Summer is a damn sweet season.
There are things that I don’t love about Long Island. It’s expensive. The native culture is…interesting. Aggressive. Abrasive. Extremely honest. Filled with weird acts of generosity and indignation. The local government is so corrupt that our DA regularly sends career politicians to jail. And did I mention that it’s expensive?
But I moved out here because it’s by the water. Long Island is sandwiched between the Atlantic and the Long Island Sound. I live on the south shore, which is the Atlantic side. I can have my feet in the water ten minutes after leaving home. My train rolls over a channel on the backside of a barrier island. When the doors open, I can smell the state of the tide.
My flood insurance is high. My summers are wonderful.
Last year we joined a local beach club with some friends, which has completely changed my life. My whole summer has restructured to surround the weekend. My house is falling apart. My garden is unplanted. I’ve had weeds growing in pots on my front doorstep all summer long. But who has time to take care of these things? There are sandcastles to be built.
The weather has been strange this year. For the first month of beach season, we got rained on or the wind made sandstorms that pelted our legs in a most unpleasant way. We went to the beach anyway.
We sat on our picnic table, eating snacks with the kids as the rain poured down around our sun umbrellas.
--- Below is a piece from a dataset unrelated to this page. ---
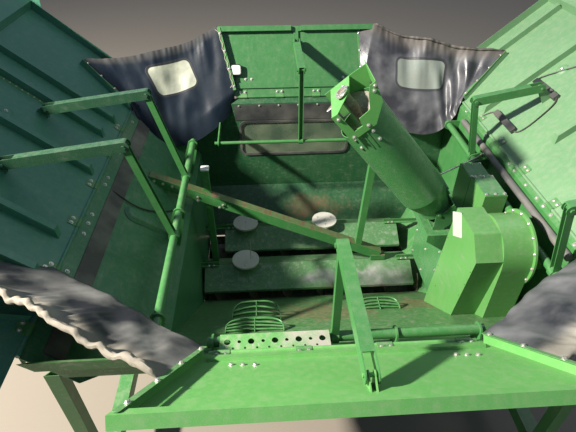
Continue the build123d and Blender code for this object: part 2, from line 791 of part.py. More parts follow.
# Discharge head: two flat cheeks beside the tube's upper end with a hood between them, and an end plate
# with the screw's bearing, cut low on the side of the rear deck. It is open below and above
head_half = loader_radius + gap + loader_wall
head_start = loader_end + gap
hood_low = (loader_end + loader_sleeve + 1, loader_radius + 2)
hood_high = (head_stop + 20, loader_radius + 38)
bearing_radius = 40
bearing_length = 14
far_cheek = [
    (head_start, -head_low),
    (head_stop, -head_low),
    (head_stop, 73),
    (head_stop - 6, hood_high[1] - 10),
    hood_low,
    (head_start, 60),
]
near_cheek = [
    (head_start, -head_low),
    (head_stop + loader_wall, -head_low),
    (head_stop - 4, -head_low + 42),
    *head_notch[:2],
    (loader_end + 95, 3),
    (loader_end + 101, 82),
    (head_stop - 23, 125),
    (hood_high[0], 160),
    hood_high,
    hood_low,
    (head_start, 60),
]
with BuildPart() as discharge_head:
    with BuildSketch(head_face.offset(head_half - loader_wall)):
        Polygon(*far_cheek, align=None)
    extrude(amount=loader_wall)
    with BuildSketch(head_face.offset(-head_half + loader_wall)):
        Polygon(*near_cheek, align=None)
    extrude(amount=-loader_wall)
    with BuildSketch(head_face):
        with BuildLine():
            Polyline(hood_low, hood_high)
            offset(amount=loader_wall / 2, side=Side.BOTH)
        make_face()
    extrude(amount=head_half, both=True)
    with BuildSketch(loader_plane(head_stop)):
        Polygon(
            (head_half, head_low - 45),
            (head_half, -73),
            (0, -bearing_radius),
            (-bearing_radius, -bearing_radius / 2),
            (-head_half, head_low - 40),
            (-head_half, head_low),
            align=None,
        )
    extrude(amount=-loader_wall)
    with BuildSketch(loader_plane(head_stop - loader_wall)):
        Circle(bearing_radius)
    extrude(amount=loader_wall + bearing_length)
    with BuildSketch(loader_plane(head_stop - 2 * loader_wall)):
        Circle(screw_shaft + gap)
    extrude(amount=3 * loader_wall + bearing_length, mode=Mode.SUBTRACT)
save(discharge_head.part, "discharge_head")

# Screw of the loading auger, which runs on into the discharge head
screw_start = loader_cone + 20
screw_stop = head_stop - loader_wall - 20
with BuildPart() as screw:
    with BuildSketch(loader_plane(loader_cone)):
        Circle(screw_shaft)
    extrude(amount=head_stop + bearing_length - loader_cone)
    first = loader_foot + loader_axis * screw_start
    with BuildLine():
        turns = Helix(screw_pitch, screw_stop - screw_start, screw_shaft, center=first, direction=loader_axis)
    radial = (turns @ 0) - first
    with BuildSketch(Plane(origin=turns @ 0, x_dir=radial, z_dir=turns % 0)):
        with Locations(((screw_radius - screw_shaft) / 2 - 3, 0)):
            Rectangle(screw_radius - screw_shaft + 6, sheet + 2)
    sweep(path=turns, is_frenet=True)
save(screw.part, "loading_auger_screw")

# Boot that carries the loading auger, on top of the drive trunk
with BuildPart() as loader_boot:
    with BuildSketch(side_view("x", 0)):
        with Locations((loader_x, loader_z)):
            Circle(boot_radius + loader_wall)
            Circle(boot_radius, mode=Mode.SUBTRACT)
        with BuildLine():
            Polyline(
                (loader_x, loader_z),
                (loader_x + 400 * cos(radians(boot_end)), loader_z + 400 * sin(radians(boot_end))),
                (loader_x - 500, loader_z + 400),
                (loader_x - 500, loader_z - 400),
                (loader_x + 400 * cos(radians(boot_start)), loader_z + 400 * sin(radians(boot_start))),
                close=True,
            )
        make_face(mode=Mode.SUBTRACT)
    extrude(amount=boot_half, both=True)
    for way in (1, -1):
        with BuildSketch(side_view("x", -way * boot_half)):
            with Locations((loader_x, loader_z)):
                Circle(boot_radius + loader_wall)
            with BuildLine():
                Polyline(
                    (loader_x, loader_z),
                    (loader_x + 400 * cos(radians(boot_end)), loader_z + 400 * sin(radians(boot_end))),
                    (loader_x - 500, loader_z + 400),
                    (loader_x - 500, loader_z - 400),
                    (loader_x + 400 * cos(radians(boot_start)), loader_z + 400 * sin(radians(boot_start))),
                    close=True,
                )
            make_face(mode=Mode.SUBTRACT)
            with Locations((loader_x + 18, (loader_z + trunk_top + gap) / 2)):
                Rectangle(80, loader_z - trunk_top - gap)
            with Locations((loader_x, loader_z)):
                Circle(2 * loader_pin)
        extrude(amount=way * loader_wall)
        with BuildSketch(side_view("x", -way * (boot_half + loader_wall + 6))):
            with Locations((loader_x, loader_z)):
                Circle(loader_pin)
        extrude(amount=-way * (boot_half + loader_wall + 6 - cone_radius + 14))
save(loader_boot.part, "loading_auger_boot")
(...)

As the summer progressed, the weather got better, but now that we are coming to the end, I find that I feel cheated by that first month of missed opportunities. We had fun. We were there nearly every weekend. And we’re still going, for as long as we possibly can, even though the pools have closed and the lifeguards have gone home for the summer. The water is too cold to linger in, but it can still suck eddies around your shoes. The terns still scold if you get too near.
There’s just something about that place that’s magic. Hours pass before you realize it. Life gets refined down to surviving the heat and sun. We find sand crabs and feed the seagulls our rejected plums. We dig in the sand like children.
It is these moments in which life feels so simple, so clear. I don’t want the summer to end. I’m not ready to lose my escape from reality.